The October 23, 2011 earthquake that hit Van and Erciş in eastern Turkey took the lives of hundreds, wounded thousands, and left much of those cities in ruins.

Between the years 1903 and 1999 there were 58 major earthquakes in Turkey. More than 100,000 people died as a result, over 150,000 were wounded, and 420,000 buildings and homes were destroyed.

The most destructive earthquake of the past century was the devastating Erzincan quake of December 28-29, 1939, which killed 39,000 people and leveled the city. It measured 7.8 on the Richter scale.

I've experienced tremors in Turkey, from little ones that rattled the plates in the kitchen rack of my apartment in Istanbul, to one that shook my whole apartment building in Izmir.

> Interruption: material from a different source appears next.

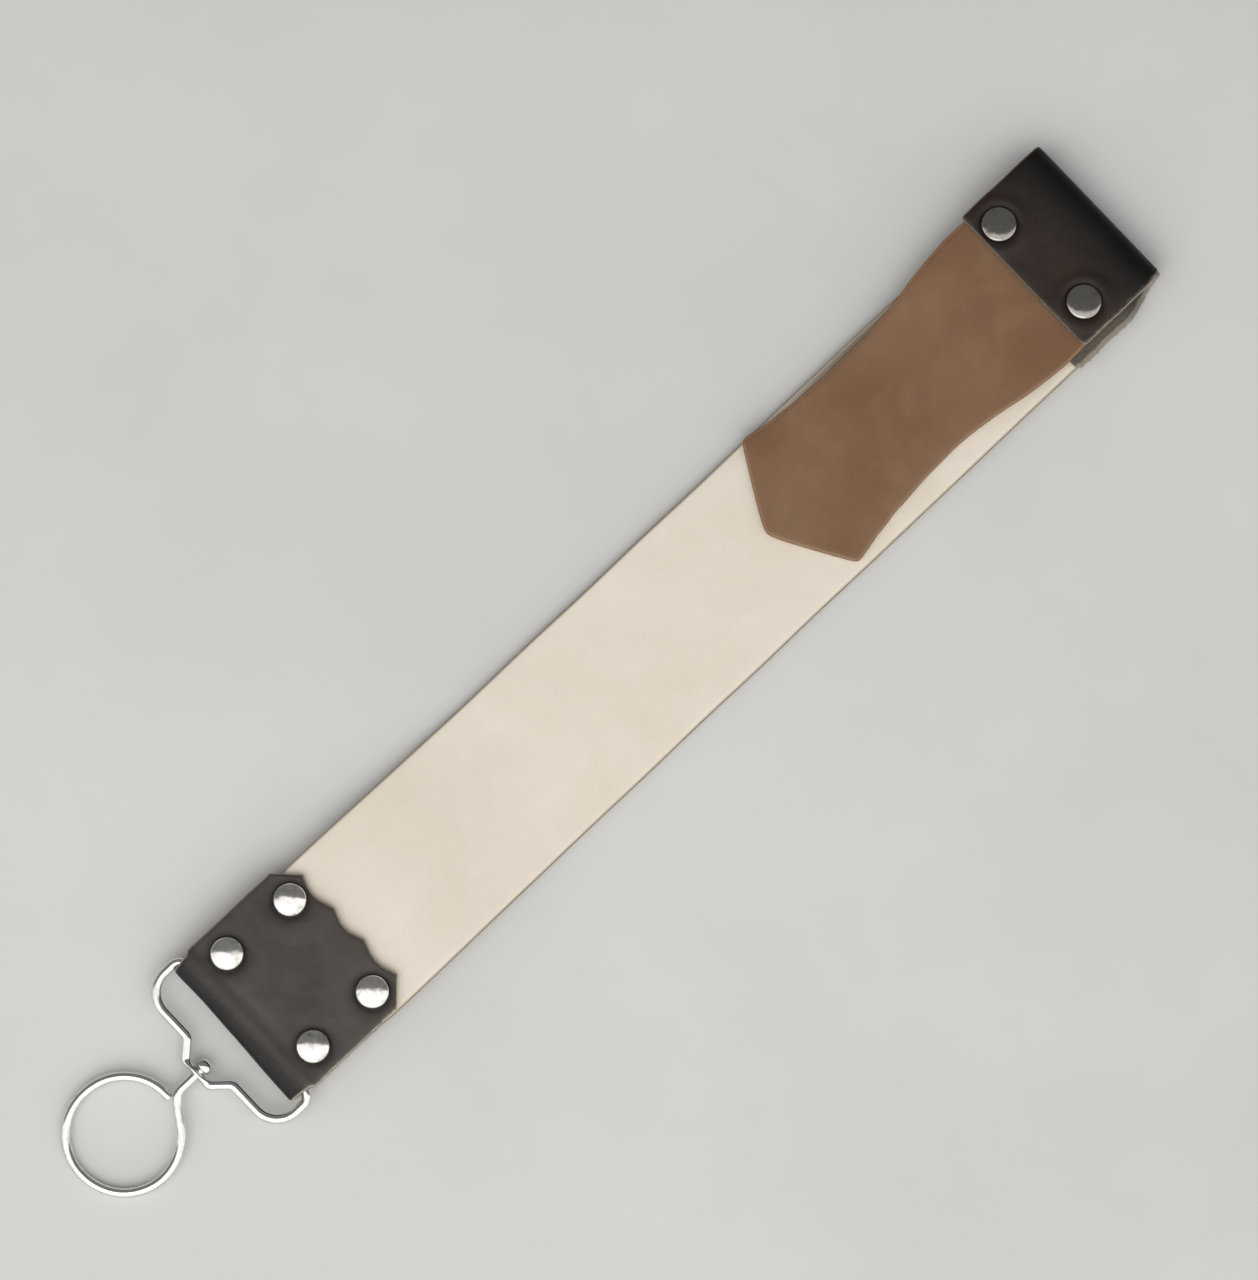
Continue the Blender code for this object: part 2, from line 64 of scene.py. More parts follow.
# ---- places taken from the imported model
JOINTS = {joint["name"]: joint for joint in frame["joints"]}
BAR = Vector(JOINTS["bail_pivot"]["pos_m"])
SHANK = -Vector(JOINTS["ring_swivel"]["axis"])
STRAP_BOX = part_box("strap")
LOWER_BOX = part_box("lower_fold")


def rivets_of(row, count):
    """Each rivet cap of a row: the middle in x and y, the underside, the top and the radius."""
    found = []
    for number in range(1, count + 1):
        low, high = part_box(f"rivet_cap_{row}_{number}")
        x, y, radius = (low.x + high.x) / 2, (low.y + high.y) / 2, (high.x - low.x) / 2
        found.append((x, y, low.z, high.z, radius))
    return found


LOWER_RIVETS = rivets_of("lower", 4)
TOP_RIVETS = rivets_of("top", 2)

# ---- leather
GAP = 0.3 * MM
STRAP_THICKNESS = 3.0 * MM
STRAP_START = STRAP_BOX[0].x
STRAP_END = STRAP_BOX[1].x
STRAP_WIDTH_LOW = 60.4 * MM
STRAP_WIDTH = 59.2 * MM
STRAP_TAPER = (48.0 * MM, 130.0 * MM)
STRAP_CENTRE_Y = -0.8 * MM
STRAP_WANDER = (0.10 * MM, 60.0 * MM)  # how far the edges stray, over what length
STRAP_TUCK = 0.55 * MM  # the -Y edge is narrower under the lower fold
STRAP_TUCK_ZONE = (40.0 * MM, 30.0 * MM)
STRAP_DROP = 0.5 * MM  # the +Y edge hangs a little beside the waist
SAG_LOW = (50.0 * MM, 132.0 * MM)
SAG_TOP = (238.0 * MM, 345.0 * MM)
LOWER_STRAP_Z = 4.6 * MM
TOP_STRAP_Z = 1.9 * MM

FOLD_THICKNESS = 2.4 * MM
FOLD_REACH = LOWER_BOX[1].x
FOLD_WIDTH = 62.4 * MM
FOLD_NECK = 59.0 * MM
FOLD_SLACK = 0.40  # how much looser the turn is at its -Y end
FOLD_CENTRE_Y = 0.8 * MM
FOLD_BORE = 2.1 * MM
FOLD_NECK_END = 5.5 * MM
FOLD_SIDE_TURN = (-3.3 * MM, 1.2 * MM)  # where the sides narrow round the crossbar
FOLD_SIDE_STEP = (2.2 * MM, 3.3 * MM)  # where they stand out past the bail's arms
FOLD_SIDE_SHARE = 0.32
FOLD_CORNER = 8.2 * MM
FOLD_CORNER_ZONE = 16.0 * MM  # the free edge's outline fades out over this
FOLD_CUSPS = (-1.0, -0.3, 0.335, 1.0)  # shares of the scalloped stretch
SCALLOP_DEPTH = 2.1 * MM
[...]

California, Chile, Greece, Italy, Japan, Mexico, and many other areas of the world experience earthquakes periodically, without warning. As a traveler, should you worry?

Probably not. Like most sudden shocks (traffic accident, heart failure, violent attack), it depends on luck. 99.999999% of the time, 99.99999% of the people in the world are not affected.

However, if you hear about an earthquake at a destination you were planning to visit, don't cancel or postpone your trip without finding out which areas were affected. For example, the 2011 Van earthquake affected that city and several towns nearby, but had zero effect on any of the places that foreign visitors usually go.

I was in Turkey when that earthquake struck. I was in Kaş, on the Mediterranean coast, 1,650 km (1,025 miles) west of Van, about the same distance as between Copenhagen, Denmark and Florence (Firenze), Italy, or between New York City and Tallahassee, Florida. Everyone in western, central, northern and southern Turkey found out about the quake the same way the rest of the world did: news reports.

Places 100 km away from the epicenter may have felt it, but places 1000 km away certainly didn't. Stay out of the affected area and you can still have an enjoyable, fulfilling travel experience, and the people at your destination will appreciate your coming.